Objective: Every line in the data below from the one containing "extrude(amount=-POCKET_DEPTH, mode=Mode.SUBTRACT)" down to the one containing "cad_parts[obj.name] = obj", both included, must be retyped exactly; no other line is to appear.

Material provided:
>>>

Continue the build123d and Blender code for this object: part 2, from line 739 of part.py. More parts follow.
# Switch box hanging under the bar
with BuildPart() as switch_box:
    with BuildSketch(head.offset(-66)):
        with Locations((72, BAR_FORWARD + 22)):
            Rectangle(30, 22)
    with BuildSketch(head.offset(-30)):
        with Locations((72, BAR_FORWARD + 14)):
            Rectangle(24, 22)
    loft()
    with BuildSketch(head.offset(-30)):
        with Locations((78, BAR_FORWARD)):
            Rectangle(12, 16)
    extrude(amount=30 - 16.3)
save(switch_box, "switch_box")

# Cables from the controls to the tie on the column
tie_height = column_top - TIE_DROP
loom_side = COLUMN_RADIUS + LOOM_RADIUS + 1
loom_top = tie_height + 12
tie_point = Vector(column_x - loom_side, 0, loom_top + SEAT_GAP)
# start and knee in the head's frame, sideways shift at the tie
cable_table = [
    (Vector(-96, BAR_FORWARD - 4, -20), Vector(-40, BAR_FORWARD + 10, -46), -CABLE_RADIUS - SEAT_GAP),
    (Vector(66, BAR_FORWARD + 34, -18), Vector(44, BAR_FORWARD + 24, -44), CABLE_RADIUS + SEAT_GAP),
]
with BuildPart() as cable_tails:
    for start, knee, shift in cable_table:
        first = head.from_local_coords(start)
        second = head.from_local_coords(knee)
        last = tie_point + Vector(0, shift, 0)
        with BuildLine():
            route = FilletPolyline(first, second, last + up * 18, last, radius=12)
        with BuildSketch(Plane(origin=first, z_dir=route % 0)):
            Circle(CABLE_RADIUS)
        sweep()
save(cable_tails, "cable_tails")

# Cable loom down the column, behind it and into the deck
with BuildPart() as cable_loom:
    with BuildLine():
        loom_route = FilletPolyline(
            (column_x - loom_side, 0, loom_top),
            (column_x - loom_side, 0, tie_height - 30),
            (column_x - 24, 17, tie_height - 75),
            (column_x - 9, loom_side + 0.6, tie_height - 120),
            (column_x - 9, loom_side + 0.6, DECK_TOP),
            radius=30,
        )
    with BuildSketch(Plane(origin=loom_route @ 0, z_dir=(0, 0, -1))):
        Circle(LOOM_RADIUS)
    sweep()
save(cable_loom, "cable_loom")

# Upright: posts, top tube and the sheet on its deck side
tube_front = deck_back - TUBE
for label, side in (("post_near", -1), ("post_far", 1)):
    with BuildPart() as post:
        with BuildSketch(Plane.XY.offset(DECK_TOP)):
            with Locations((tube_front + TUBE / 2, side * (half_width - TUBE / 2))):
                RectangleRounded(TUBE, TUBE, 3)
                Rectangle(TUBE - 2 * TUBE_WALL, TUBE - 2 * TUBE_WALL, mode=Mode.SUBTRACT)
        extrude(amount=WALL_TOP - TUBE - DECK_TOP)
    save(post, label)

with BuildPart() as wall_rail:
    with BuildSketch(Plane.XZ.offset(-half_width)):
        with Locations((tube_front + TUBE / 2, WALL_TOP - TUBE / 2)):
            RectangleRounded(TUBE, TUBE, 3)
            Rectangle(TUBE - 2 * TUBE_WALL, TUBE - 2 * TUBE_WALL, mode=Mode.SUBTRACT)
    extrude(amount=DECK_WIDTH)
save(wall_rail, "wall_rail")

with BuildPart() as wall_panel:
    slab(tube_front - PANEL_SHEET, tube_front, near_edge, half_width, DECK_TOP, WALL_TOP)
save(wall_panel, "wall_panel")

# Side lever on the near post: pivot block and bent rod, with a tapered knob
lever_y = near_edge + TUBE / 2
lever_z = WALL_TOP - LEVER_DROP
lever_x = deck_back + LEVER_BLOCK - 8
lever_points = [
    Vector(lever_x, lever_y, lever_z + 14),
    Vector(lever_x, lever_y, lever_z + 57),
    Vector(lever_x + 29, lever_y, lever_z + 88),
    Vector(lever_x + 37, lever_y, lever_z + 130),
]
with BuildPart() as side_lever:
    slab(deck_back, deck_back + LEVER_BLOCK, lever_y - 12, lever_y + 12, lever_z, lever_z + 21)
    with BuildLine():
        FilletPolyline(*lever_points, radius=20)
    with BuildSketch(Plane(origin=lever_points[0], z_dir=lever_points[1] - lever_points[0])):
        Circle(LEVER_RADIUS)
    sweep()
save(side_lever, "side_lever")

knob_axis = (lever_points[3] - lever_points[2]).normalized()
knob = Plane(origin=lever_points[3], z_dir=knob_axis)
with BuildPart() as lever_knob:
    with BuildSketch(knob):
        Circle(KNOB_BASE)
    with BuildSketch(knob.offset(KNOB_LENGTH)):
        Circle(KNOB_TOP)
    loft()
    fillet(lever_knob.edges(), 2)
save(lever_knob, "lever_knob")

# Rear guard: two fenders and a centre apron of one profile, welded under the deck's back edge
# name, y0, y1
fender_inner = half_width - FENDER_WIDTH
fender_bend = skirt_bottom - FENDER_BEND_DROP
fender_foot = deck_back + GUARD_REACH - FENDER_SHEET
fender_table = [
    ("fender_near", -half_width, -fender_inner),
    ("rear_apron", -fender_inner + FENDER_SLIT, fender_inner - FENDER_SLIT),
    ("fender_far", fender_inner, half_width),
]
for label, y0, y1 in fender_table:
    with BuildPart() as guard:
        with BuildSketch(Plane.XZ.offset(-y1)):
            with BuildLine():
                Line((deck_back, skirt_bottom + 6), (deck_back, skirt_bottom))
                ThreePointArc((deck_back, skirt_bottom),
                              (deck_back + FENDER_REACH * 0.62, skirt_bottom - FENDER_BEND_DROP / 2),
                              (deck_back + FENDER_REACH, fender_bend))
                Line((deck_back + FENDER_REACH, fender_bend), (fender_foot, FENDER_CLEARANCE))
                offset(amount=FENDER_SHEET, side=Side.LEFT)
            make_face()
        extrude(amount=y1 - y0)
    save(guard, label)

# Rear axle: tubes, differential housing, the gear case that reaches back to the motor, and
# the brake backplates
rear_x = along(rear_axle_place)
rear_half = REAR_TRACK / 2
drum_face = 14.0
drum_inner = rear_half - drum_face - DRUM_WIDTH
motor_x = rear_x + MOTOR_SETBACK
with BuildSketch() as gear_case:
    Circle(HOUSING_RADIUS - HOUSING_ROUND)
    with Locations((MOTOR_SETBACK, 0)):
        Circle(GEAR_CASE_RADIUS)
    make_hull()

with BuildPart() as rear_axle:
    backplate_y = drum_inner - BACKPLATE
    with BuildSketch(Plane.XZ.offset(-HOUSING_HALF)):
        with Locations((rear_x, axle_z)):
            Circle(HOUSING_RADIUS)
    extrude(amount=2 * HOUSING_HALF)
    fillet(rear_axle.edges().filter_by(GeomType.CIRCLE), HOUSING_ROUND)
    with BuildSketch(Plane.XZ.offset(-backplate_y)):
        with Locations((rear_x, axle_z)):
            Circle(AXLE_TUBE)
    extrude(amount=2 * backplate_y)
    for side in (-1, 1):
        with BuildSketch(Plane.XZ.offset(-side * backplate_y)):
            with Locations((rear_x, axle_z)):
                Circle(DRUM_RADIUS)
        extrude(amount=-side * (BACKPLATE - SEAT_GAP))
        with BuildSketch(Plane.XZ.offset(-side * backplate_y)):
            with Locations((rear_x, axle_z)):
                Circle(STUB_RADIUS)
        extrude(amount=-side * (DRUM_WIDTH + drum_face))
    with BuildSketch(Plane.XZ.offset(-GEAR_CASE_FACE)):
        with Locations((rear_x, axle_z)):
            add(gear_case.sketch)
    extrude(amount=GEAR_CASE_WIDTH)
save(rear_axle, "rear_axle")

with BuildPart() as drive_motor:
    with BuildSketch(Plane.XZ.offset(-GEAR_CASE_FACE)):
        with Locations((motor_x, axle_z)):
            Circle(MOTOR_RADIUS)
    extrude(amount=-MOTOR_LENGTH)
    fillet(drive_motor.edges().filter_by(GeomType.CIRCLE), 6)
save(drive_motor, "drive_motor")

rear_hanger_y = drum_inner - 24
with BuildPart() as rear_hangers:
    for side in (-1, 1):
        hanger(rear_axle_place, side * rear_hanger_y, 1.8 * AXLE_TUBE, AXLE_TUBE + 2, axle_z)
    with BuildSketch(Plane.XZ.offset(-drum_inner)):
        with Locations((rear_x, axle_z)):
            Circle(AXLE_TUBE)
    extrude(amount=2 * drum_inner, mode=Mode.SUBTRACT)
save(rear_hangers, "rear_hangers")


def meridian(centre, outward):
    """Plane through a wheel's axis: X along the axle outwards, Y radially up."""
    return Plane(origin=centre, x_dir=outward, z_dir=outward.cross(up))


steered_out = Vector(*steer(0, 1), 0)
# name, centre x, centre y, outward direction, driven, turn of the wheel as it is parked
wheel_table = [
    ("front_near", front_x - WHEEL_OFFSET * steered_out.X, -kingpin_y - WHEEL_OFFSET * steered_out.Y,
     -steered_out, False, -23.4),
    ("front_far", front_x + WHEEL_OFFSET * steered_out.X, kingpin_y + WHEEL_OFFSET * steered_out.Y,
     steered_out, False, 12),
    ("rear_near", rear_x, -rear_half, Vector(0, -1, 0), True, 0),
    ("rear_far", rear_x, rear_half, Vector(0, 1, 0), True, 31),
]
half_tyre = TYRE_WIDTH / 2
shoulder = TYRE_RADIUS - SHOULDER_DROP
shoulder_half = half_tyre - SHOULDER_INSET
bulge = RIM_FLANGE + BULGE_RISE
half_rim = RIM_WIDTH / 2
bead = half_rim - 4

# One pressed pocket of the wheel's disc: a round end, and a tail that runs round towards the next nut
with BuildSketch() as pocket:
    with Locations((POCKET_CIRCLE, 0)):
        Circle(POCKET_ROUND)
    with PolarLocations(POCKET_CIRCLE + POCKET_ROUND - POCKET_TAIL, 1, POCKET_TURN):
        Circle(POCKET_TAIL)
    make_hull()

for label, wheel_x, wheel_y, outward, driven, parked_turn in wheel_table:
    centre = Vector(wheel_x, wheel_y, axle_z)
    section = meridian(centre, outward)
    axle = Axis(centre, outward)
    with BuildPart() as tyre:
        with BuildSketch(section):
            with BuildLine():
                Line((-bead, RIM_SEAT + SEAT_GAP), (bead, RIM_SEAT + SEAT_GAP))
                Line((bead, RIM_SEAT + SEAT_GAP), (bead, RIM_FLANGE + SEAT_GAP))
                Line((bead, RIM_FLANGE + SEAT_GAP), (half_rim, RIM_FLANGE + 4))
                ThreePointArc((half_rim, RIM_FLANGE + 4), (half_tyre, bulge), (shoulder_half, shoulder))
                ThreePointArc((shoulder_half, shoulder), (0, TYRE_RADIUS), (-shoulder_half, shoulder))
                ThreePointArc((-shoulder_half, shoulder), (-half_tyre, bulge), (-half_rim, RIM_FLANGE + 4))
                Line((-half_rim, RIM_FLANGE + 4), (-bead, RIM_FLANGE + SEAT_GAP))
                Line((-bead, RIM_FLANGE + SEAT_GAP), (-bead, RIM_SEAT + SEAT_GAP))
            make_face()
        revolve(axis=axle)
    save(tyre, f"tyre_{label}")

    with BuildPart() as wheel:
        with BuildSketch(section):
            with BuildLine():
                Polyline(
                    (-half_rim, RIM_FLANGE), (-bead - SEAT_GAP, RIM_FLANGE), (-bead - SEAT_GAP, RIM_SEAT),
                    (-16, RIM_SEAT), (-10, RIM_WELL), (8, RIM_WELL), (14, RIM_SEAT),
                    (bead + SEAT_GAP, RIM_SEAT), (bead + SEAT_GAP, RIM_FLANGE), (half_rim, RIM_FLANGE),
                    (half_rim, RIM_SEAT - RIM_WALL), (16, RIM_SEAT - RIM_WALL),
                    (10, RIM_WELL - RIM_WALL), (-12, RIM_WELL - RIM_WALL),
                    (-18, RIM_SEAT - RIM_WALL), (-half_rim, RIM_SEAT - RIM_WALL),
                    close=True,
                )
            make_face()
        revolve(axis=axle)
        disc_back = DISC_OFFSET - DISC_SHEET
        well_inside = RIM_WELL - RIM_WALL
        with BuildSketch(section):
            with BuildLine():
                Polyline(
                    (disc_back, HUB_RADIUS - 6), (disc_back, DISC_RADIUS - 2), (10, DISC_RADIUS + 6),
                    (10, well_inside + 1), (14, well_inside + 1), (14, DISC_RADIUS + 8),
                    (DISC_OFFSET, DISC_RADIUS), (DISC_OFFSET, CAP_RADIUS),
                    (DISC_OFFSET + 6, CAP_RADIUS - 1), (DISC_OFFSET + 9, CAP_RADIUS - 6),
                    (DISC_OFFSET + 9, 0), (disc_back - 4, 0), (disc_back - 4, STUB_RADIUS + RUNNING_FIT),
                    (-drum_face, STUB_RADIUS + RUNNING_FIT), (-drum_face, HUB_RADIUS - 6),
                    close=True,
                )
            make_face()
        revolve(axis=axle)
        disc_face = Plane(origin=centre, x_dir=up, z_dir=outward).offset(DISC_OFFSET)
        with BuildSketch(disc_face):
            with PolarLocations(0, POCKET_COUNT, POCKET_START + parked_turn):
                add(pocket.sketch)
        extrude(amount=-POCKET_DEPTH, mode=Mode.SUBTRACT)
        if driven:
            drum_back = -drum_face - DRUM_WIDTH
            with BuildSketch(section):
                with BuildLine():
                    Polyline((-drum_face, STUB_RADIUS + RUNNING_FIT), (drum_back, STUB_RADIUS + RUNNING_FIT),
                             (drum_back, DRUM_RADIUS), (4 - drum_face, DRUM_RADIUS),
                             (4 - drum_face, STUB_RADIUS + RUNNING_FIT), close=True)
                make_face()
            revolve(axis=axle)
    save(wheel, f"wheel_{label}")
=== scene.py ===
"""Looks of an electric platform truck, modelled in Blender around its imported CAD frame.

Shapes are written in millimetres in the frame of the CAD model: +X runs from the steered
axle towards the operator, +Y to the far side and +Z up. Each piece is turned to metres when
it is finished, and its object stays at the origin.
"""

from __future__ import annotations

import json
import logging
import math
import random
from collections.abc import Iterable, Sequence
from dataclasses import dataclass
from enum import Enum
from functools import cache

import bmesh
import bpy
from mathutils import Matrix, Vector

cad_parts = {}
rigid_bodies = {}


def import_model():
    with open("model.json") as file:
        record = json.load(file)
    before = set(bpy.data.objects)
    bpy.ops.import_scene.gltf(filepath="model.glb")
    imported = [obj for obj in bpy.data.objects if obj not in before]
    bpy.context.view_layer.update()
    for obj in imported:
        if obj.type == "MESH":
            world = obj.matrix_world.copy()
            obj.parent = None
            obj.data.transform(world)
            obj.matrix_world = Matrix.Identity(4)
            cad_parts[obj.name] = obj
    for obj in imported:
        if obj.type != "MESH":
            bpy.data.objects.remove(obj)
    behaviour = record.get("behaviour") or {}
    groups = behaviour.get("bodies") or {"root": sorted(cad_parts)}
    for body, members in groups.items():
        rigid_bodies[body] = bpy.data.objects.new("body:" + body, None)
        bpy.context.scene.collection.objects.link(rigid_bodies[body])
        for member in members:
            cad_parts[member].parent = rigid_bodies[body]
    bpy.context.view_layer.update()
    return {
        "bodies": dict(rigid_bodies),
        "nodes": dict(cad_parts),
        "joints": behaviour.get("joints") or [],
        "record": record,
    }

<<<

The reply:
        extrude(amount=-POCKET_DEPTH, mode=Mode.SUBTRACT)
        if driven:
            drum_back = -drum_face - DRUM_WIDTH
            with BuildSketch(section):
                with BuildLine():
                    Polyline((-drum_face, STUB_RADIUS + RUNNING_FIT), (drum_back, STUB_RADIUS + RUNNING_FIT),
                             (drum_back, DRUM_RADIUS), (4 - drum_face, DRUM_RADIUS),
                             (4 - drum_face, STUB_RADIUS + RUNNING_FIT), close=True)
                make_face()
            revolve(axis=axle)
    save(wheel, f"wheel_{label}")
=== scene.py ===
"""Looks of an electric platform truck, modelled in Blender around its imported CAD frame.

Shapes are written in millimetres in the frame of the CAD model: +X runs from the steered
axle towards the operator, +Y to the far side and +Z up. Each piece is turned to metres when
it is finished, and its object stays at the origin.
"""

from __future__ import annotations

import json
import logging
import math
import random
from collections.abc import Iterable, Sequence
from dataclasses import dataclass
from enum import Enum
from functools import cache

import bmesh
import bpy
from mathutils import Matrix, Vector

cad_parts = {}
rigid_bodies = {}


def import_model():
    with open("model.json") as file:
        record = json.load(file)
    before = set(bpy.data.objects)
    bpy.ops.import_scene.gltf(filepath="model.glb")
    imported = [obj for obj in bpy.data.objects if obj not in before]
    bpy.context.view_layer.update()
    for obj in imported:
        if obj.type == "MESH":
            world = obj.matrix_world.copy()
            obj.parent = None
            obj.data.transform(world)
            obj.matrix_world = Matrix.Identity(4)
            cad_parts[obj.name] = obj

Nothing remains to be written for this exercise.